Un marché à deux vitesses, des prix hors sol L'étude de Mubawab met en lumière une autre réalité : la polarisation croissante du marché locatif. Entre les appartements modestes de Mahdia ou Hammamet Sud à 135-170 DT/nuit, et les villas premium d'El Kantaoui ou Djerba Zone Touristique à 1250 voire 1750 dinars/nuit, l'écart se creuse. Le littoral tunisien devient un marché à deux vitesses, où seuls les plus aisés peuvent se permettre un confort optimal. Cette inflation des prix ne semble rencontrer aucun frein. Pis, elle est encouragée par la rareté des biens, la forte demande des Tunisiens résidant à l'étranger, et l'absence de plafonnement. Le segment des villas avec piscine est devenu un véritable produit de luxe, prisé non seulement pour les vacances, mais aussi pour les locations d'événements privés (mariages, anniversaires, etc.).
Une dynamique hors sol, un encadrement absent Le caractère informel du marché empêche toute tentative de planification territoriale ou d'intervention publique. Aucune norme ne régule les prix, la qualité des biens, ni la sécurité des locataires. Les abus sont légion : promesses non tenues, logements défraîchis, arnaques, dépôts de garantie non restitués. Les victimes n'ont souvent aucun recours, faute de cadre légal. Le développement du tourisme interne et l'essor des réseaux sociaux ont rendu ce marché encore plus chaotique, et paradoxalement, encore plus toléré.
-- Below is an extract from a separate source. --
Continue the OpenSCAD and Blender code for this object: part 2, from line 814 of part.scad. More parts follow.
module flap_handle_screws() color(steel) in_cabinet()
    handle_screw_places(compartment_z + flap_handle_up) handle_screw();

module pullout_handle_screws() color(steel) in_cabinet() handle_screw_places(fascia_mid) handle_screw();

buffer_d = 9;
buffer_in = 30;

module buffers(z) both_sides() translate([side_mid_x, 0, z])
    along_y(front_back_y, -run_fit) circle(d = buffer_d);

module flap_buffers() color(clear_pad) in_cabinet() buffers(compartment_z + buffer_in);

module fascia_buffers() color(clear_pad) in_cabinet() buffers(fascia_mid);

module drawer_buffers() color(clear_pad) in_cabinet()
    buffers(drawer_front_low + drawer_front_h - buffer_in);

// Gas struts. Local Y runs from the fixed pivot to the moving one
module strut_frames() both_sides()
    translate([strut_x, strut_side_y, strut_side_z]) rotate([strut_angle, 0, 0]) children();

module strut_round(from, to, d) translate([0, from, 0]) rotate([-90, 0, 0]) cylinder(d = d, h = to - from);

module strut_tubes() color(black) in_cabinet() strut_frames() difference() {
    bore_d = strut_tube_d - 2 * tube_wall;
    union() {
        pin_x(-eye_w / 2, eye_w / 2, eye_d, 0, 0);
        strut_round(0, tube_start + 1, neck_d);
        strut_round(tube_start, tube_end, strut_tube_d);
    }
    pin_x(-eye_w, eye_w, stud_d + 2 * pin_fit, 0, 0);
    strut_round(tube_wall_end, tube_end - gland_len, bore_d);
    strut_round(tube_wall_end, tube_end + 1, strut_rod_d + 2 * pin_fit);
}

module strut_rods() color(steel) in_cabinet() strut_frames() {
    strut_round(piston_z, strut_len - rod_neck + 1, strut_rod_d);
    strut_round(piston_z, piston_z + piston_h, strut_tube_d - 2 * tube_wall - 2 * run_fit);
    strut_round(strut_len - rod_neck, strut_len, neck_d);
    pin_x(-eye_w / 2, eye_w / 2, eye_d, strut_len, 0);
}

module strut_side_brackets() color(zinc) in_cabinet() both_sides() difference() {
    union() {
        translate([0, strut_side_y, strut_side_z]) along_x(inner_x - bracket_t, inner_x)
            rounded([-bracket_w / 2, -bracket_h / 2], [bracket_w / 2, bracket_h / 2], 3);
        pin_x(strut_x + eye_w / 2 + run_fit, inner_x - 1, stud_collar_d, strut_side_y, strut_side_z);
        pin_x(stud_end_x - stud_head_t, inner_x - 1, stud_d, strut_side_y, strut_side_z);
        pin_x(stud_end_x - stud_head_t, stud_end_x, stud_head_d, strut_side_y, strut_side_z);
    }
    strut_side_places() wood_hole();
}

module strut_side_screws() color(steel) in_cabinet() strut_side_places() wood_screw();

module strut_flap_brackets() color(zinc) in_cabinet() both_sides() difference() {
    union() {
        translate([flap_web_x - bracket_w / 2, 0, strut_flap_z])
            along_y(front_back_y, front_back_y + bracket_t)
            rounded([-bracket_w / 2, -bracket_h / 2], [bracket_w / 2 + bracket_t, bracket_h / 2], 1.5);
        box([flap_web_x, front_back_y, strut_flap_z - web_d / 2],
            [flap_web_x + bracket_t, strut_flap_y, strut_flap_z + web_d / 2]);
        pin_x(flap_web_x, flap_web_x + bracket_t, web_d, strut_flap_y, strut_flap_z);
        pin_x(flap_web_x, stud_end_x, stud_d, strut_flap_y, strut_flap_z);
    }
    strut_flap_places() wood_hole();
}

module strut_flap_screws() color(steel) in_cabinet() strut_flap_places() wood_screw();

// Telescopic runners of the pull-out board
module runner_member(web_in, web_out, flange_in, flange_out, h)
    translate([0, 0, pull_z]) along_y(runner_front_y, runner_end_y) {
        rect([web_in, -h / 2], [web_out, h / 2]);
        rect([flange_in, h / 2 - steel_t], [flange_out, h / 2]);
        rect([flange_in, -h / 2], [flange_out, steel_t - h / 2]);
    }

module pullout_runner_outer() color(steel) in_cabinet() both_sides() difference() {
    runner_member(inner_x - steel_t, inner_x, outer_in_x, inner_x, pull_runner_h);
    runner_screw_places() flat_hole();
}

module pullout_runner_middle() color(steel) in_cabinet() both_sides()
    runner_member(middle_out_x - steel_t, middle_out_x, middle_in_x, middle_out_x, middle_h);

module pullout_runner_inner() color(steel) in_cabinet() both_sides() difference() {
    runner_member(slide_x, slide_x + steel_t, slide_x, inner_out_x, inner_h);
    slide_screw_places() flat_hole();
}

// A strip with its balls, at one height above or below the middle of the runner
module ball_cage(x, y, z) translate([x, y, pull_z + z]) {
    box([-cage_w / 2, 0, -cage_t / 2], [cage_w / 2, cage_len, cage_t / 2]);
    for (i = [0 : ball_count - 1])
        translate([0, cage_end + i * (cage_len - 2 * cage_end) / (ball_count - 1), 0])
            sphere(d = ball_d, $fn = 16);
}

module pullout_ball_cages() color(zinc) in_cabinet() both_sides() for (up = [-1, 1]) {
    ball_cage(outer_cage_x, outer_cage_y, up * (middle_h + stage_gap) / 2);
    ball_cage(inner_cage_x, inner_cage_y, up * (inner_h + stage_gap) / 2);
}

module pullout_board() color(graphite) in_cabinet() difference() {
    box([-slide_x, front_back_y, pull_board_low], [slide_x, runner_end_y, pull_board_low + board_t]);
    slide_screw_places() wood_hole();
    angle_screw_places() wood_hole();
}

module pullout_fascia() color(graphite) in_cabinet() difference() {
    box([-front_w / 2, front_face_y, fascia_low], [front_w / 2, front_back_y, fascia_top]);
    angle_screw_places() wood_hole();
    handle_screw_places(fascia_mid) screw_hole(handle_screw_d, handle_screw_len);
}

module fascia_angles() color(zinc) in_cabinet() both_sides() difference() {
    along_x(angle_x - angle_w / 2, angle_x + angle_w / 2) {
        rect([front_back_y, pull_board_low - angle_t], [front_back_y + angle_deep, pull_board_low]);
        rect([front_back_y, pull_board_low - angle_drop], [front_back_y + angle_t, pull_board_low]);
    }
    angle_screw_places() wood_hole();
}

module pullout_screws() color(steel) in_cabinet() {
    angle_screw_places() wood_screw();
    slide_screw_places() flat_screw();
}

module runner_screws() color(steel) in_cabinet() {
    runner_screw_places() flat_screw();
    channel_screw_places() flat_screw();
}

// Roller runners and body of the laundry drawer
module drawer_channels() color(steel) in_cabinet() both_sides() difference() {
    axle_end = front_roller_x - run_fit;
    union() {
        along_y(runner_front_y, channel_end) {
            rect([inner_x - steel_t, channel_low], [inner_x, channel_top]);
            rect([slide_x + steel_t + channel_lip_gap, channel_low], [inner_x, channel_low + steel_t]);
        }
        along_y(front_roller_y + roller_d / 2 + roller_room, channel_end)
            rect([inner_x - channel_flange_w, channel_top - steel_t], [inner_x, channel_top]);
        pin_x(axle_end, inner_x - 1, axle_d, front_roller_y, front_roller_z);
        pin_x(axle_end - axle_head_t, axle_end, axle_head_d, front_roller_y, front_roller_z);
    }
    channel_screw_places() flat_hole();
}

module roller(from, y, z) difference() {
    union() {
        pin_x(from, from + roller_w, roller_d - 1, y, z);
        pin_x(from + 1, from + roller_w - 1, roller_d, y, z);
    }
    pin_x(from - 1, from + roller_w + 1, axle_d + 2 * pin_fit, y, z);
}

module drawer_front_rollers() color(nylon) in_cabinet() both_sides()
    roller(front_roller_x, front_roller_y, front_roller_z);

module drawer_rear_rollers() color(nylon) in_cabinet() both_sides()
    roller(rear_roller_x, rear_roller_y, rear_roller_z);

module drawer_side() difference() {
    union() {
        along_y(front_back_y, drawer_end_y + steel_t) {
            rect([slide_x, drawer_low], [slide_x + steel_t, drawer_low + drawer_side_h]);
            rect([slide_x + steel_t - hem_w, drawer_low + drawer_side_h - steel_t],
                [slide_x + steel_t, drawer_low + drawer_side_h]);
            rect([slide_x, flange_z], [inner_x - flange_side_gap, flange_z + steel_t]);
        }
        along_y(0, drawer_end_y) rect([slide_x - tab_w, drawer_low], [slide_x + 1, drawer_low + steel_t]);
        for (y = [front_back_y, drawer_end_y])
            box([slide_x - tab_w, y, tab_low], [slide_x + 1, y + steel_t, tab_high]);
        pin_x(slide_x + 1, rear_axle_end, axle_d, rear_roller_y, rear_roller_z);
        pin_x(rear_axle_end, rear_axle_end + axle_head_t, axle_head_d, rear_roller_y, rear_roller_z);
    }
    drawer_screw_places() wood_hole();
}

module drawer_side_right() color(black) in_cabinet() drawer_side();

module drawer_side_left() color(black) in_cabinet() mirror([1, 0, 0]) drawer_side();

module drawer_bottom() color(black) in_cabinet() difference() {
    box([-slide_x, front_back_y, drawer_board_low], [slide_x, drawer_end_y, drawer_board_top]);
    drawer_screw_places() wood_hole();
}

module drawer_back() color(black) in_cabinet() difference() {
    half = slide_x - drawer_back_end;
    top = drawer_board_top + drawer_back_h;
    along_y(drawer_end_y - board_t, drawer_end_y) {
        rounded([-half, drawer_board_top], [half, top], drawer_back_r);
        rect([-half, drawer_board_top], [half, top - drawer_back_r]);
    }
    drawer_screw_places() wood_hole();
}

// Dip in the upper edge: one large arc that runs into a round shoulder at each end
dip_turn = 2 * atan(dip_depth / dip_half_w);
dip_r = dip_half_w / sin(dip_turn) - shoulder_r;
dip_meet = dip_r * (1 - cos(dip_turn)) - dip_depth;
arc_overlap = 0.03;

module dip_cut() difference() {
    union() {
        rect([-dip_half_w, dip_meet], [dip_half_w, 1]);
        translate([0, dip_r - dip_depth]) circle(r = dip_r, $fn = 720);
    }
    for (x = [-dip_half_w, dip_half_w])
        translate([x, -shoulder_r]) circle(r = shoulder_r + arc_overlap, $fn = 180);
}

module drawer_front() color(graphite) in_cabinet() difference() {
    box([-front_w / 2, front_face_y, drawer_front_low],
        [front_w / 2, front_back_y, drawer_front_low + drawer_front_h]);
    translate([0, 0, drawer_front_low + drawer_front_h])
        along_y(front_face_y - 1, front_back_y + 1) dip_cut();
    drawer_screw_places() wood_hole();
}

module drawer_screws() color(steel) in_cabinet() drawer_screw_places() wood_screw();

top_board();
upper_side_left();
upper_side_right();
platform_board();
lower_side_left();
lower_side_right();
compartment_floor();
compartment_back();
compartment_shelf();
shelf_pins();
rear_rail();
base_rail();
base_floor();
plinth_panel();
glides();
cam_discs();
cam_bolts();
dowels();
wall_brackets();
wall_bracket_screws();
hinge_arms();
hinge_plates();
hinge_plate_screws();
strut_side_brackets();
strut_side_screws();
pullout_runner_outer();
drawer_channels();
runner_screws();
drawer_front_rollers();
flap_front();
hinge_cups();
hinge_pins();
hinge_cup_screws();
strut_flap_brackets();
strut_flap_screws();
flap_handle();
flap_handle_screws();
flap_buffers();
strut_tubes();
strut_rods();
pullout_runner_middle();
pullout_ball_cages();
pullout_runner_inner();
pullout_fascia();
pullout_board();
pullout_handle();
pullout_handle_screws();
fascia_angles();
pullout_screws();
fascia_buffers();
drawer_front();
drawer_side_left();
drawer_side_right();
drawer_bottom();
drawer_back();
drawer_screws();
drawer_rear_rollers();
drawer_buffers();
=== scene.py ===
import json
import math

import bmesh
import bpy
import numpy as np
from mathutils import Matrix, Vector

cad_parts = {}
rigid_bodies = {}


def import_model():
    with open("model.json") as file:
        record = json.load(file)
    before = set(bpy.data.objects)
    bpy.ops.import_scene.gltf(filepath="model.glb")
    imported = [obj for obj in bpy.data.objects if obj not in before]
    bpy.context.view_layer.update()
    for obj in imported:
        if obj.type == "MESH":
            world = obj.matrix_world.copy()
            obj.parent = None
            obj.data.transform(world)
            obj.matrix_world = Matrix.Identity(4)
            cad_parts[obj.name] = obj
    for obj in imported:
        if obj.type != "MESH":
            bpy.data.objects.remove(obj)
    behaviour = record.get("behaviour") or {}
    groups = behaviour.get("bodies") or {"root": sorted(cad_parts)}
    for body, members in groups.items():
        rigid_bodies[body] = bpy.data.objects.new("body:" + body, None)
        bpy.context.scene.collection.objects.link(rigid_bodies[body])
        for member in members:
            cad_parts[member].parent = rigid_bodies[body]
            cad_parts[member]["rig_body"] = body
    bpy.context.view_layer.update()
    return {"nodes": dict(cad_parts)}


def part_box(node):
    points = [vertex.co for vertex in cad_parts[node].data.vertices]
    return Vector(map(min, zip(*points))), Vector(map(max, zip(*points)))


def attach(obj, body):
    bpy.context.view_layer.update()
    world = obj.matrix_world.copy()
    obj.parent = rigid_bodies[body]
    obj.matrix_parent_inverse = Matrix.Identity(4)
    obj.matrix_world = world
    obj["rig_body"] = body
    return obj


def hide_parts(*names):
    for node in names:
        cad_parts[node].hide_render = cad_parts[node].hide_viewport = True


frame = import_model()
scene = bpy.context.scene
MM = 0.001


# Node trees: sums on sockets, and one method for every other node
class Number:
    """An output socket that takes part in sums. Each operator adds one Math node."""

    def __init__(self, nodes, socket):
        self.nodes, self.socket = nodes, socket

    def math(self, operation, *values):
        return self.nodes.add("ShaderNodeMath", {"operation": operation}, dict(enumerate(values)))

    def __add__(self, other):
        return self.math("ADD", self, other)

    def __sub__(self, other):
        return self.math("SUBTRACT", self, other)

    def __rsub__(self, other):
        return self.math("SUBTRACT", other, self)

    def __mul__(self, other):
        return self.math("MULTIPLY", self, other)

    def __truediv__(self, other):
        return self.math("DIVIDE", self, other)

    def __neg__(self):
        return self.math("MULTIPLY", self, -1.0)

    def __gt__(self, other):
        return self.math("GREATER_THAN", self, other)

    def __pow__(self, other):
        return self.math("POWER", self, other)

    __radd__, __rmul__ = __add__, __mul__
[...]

Le fisc, pourtant omniprésent quand il s'agit d'entrepreneurs dûment enregistrés, semble soudain aveugle face à cette économie de l'été.
Une fuite de recettes, un défi pour demain Dans un pays où l'Etat peine à réduire son déficit et où les recettes fiscales stagnent, laisser un pan entier de l'activité économique se développer sans aucune captation fiscale relève au mieux de la négligence, au pire de la complaisance.
L'encadrement du marché locatif saisonnier ne relève pas d'une utopie technocratique. Il est non seulement possible, mais nécessaire. Il suppose une volonté politique, un minimum de contrôles, et une réforme de l'assiette fiscale qui ne repose plus uniquement sur les revenus salariaux et l'imposition désarmante des PME. Car à défaut de gouverner, faut-il encore observer, réguler, et surtout, prélever.